TASK BRIEF:
Reproduce exactly the lines from the line with "obj.data = obj.data.copy()" through the line with "for corner in", both included, and no other lines.
═══ AVAILABLE DATA ═══
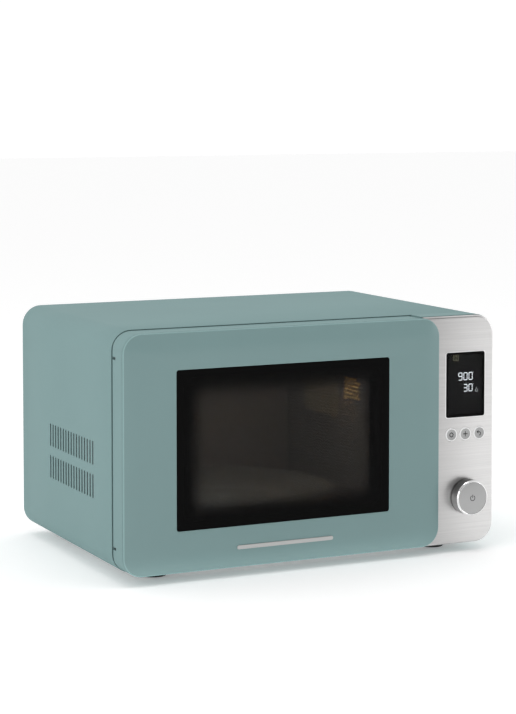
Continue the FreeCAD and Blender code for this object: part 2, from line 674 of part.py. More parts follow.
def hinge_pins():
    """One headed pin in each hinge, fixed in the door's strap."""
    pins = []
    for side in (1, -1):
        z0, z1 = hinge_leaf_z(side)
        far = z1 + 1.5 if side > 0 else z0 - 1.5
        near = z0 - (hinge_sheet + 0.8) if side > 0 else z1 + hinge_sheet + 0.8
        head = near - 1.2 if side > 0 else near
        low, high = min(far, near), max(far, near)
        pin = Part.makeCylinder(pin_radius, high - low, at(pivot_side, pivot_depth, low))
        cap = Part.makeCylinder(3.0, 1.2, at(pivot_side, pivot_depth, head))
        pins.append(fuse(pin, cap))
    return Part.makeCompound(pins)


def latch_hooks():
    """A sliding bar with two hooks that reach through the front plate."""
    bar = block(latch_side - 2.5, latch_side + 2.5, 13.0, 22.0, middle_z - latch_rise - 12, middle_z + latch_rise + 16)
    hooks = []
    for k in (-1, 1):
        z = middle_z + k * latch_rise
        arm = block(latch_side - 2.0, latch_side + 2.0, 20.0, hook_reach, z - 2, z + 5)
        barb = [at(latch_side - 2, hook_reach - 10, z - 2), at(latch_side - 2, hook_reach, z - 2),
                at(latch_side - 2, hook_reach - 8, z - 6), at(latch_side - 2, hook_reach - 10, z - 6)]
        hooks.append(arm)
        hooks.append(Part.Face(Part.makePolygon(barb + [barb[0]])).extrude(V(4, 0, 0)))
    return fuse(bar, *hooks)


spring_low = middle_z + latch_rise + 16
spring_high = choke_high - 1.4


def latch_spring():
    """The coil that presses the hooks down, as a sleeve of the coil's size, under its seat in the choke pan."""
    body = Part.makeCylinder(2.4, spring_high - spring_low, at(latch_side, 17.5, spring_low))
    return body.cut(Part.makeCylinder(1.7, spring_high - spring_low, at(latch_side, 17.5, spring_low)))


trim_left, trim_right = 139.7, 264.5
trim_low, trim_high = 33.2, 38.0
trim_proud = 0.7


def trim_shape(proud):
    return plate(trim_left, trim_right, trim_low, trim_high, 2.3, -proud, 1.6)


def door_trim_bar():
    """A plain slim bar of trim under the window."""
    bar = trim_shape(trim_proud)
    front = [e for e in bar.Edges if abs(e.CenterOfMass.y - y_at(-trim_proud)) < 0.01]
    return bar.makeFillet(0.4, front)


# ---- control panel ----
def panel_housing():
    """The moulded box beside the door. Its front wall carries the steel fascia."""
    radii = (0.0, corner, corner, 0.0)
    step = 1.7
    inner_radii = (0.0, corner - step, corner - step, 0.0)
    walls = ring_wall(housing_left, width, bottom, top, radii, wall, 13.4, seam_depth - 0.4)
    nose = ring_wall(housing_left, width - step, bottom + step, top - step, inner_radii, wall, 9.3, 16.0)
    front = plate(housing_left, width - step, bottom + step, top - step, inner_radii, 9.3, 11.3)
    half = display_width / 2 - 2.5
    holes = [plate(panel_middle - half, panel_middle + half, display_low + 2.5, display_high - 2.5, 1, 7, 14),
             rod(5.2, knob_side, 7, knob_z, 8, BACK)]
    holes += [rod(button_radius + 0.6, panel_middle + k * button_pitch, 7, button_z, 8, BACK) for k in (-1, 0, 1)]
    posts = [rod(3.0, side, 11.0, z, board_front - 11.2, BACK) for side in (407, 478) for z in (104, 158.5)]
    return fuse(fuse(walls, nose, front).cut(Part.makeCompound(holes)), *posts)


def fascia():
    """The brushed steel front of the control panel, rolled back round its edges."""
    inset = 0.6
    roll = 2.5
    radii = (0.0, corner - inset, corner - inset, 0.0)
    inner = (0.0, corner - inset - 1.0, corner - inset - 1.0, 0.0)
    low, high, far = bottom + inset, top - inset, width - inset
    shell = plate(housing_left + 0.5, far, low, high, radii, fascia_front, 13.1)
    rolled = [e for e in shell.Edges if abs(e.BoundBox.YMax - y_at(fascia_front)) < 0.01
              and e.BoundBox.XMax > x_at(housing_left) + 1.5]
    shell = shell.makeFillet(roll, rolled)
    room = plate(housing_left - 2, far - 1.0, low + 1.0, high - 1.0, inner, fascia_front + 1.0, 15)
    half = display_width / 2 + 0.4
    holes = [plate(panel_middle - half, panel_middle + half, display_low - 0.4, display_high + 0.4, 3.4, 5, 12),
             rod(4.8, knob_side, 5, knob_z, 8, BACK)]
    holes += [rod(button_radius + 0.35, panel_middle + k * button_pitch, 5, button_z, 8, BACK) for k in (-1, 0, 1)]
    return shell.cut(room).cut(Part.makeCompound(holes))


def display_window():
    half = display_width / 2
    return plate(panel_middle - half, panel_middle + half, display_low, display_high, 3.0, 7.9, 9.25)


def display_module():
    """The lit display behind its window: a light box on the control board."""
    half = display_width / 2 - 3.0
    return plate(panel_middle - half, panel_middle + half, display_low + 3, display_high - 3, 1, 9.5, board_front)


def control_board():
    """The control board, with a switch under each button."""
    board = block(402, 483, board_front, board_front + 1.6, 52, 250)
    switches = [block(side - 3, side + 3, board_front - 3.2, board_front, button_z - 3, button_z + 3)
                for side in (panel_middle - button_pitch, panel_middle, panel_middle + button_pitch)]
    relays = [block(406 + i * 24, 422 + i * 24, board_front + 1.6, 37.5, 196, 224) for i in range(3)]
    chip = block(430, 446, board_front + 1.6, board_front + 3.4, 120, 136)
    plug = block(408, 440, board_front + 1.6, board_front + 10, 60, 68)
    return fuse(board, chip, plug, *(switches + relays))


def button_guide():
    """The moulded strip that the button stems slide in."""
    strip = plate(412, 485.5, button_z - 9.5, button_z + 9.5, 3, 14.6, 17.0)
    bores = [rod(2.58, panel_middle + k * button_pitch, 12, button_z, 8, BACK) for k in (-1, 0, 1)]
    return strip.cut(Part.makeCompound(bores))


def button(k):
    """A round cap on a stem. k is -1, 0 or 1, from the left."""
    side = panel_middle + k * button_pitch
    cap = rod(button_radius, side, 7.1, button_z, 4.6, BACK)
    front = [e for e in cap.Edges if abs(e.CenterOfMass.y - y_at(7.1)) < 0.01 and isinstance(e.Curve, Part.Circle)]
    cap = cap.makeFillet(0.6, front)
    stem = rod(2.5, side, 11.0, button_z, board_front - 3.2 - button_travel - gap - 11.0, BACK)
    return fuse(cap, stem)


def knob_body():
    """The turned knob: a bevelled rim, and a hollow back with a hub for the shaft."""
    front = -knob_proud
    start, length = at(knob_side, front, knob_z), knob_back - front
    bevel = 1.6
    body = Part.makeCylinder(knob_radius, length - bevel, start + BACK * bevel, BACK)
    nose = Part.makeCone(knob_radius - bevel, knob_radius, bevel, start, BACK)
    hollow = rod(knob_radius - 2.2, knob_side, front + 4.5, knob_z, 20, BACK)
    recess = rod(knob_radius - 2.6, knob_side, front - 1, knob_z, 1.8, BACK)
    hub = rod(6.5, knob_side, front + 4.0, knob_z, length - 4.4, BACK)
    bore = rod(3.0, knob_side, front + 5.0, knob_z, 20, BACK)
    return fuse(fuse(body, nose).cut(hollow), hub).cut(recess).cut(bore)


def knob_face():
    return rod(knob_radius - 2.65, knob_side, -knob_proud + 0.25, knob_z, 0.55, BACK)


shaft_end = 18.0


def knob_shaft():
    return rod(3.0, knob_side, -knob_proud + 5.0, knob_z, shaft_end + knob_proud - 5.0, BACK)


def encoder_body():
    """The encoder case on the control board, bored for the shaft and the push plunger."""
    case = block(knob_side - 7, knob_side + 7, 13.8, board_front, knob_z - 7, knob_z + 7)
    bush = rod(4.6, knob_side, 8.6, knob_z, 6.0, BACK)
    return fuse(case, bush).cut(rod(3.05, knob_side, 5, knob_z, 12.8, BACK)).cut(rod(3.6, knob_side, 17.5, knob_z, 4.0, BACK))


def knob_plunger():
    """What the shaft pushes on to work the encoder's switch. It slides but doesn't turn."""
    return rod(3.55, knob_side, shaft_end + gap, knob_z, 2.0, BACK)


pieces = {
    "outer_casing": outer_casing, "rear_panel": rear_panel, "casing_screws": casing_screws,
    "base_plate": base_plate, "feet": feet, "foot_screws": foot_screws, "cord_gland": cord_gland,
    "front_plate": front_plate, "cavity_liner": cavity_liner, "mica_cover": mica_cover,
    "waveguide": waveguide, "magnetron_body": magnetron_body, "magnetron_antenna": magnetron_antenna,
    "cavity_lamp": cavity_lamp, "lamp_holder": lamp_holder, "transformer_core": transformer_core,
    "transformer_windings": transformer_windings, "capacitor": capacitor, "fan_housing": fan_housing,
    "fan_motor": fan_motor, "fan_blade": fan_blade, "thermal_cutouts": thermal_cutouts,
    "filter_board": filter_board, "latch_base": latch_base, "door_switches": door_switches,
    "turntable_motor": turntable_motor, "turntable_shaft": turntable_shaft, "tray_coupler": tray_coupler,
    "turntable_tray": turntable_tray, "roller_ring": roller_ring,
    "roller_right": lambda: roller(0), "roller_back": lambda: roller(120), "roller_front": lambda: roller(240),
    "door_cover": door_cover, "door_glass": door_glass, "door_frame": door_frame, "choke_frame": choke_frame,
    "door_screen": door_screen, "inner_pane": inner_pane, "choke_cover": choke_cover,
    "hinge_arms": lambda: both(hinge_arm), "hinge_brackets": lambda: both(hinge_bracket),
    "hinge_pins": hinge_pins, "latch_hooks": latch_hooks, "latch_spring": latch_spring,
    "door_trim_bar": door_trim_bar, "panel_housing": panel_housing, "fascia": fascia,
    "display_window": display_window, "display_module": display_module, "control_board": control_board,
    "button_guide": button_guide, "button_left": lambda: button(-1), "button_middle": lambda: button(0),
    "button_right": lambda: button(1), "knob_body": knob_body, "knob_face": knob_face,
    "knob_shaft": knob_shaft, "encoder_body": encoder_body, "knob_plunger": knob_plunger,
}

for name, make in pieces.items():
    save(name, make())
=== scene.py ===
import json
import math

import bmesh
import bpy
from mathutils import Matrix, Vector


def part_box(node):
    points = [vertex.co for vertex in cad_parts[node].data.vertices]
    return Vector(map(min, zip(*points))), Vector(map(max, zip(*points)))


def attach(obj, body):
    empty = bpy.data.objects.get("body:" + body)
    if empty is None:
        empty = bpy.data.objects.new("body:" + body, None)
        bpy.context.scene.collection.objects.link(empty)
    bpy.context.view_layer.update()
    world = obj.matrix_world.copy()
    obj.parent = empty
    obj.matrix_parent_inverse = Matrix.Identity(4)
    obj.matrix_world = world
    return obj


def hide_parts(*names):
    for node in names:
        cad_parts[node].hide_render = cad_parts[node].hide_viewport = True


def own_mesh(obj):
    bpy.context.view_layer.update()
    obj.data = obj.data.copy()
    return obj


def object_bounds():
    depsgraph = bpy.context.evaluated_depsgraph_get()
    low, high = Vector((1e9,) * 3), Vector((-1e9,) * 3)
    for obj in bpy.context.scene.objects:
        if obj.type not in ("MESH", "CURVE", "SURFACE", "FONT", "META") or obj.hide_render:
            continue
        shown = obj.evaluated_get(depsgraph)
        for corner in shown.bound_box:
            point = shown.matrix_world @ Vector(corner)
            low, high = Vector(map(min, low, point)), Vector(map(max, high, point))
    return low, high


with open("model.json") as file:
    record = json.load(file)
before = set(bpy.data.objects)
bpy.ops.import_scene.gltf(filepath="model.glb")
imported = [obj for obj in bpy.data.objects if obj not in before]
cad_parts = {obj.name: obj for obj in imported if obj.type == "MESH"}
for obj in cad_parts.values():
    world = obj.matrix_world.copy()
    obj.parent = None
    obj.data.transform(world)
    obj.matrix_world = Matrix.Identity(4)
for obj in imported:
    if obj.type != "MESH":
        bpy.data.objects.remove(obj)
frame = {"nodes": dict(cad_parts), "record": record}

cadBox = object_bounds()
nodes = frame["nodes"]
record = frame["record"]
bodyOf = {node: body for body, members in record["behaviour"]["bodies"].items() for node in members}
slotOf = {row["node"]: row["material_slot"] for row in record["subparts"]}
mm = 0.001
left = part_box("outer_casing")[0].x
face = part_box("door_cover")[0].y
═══
═══ AVAILABLE DATA ═══
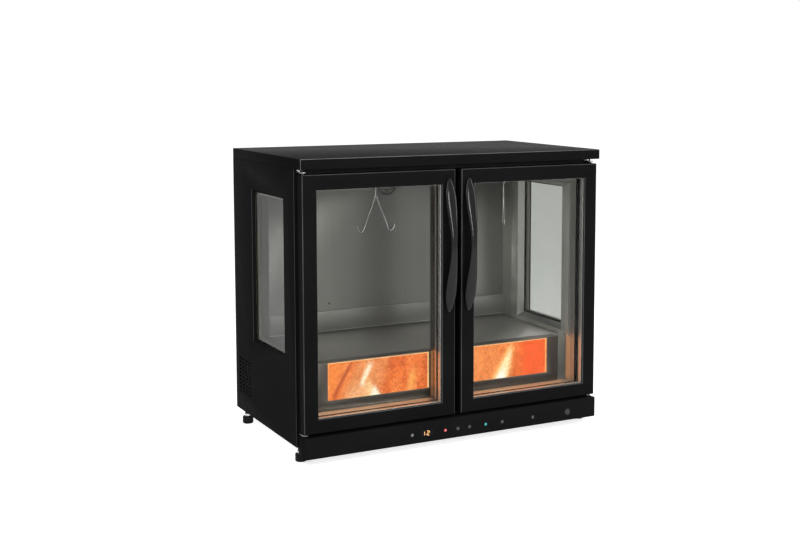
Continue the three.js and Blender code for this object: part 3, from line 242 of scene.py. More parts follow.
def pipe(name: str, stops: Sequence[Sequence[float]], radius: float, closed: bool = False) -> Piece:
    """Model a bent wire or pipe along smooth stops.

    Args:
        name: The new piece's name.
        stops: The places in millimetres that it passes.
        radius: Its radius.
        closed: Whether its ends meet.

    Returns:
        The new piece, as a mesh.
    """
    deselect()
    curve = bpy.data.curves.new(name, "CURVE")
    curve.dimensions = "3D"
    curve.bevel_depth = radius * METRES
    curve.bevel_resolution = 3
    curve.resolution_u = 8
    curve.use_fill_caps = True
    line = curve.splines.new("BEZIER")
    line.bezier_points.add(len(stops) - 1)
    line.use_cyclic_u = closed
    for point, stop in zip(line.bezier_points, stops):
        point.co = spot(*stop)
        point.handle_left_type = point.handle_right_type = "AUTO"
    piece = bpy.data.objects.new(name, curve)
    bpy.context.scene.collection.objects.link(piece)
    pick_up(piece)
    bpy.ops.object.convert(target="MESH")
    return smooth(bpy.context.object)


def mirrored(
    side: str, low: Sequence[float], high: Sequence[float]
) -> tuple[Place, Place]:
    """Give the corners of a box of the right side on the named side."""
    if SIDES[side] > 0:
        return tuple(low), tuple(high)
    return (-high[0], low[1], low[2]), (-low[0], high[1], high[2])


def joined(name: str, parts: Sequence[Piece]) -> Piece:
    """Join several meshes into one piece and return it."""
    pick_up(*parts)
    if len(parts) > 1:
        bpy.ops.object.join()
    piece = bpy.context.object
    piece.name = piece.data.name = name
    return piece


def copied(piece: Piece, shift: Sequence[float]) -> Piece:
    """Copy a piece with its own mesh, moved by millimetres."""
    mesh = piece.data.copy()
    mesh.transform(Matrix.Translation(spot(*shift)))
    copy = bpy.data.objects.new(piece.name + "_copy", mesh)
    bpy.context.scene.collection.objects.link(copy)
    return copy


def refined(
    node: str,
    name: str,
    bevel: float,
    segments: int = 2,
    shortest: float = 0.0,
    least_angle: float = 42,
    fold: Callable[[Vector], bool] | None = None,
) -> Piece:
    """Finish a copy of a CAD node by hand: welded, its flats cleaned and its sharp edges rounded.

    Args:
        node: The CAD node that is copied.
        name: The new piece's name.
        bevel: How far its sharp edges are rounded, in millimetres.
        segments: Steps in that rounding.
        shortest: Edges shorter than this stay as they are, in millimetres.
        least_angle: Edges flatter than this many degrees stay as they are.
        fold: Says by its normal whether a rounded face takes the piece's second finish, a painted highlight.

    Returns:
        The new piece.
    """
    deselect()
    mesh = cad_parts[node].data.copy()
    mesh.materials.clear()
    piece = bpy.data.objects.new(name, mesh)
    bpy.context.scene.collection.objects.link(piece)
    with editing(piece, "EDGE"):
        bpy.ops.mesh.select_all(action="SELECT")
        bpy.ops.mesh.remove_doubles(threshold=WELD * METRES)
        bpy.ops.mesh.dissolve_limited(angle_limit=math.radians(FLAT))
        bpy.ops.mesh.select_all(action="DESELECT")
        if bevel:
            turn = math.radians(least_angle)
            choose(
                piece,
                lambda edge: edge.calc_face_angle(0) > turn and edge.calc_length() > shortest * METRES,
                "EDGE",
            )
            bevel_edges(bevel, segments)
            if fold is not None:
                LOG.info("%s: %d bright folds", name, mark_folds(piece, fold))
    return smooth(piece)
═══
THE ANSWER:
    obj.data = obj.data.copy()
    return obj


def object_bounds():
    depsgraph = bpy.context.evaluated_depsgraph_get()
    low, high = Vector((1e9,) * 3), Vector((-1e9,) * 3)
    for obj in bpy.context.scene.objects:
        if obj.type not in ("MESH", "CURVE", "SURFACE", "FONT", "META") or obj.hide_render:
            continue
        shown = obj.evaluated_get(depsgraph)
        for corner in shown.bound_box:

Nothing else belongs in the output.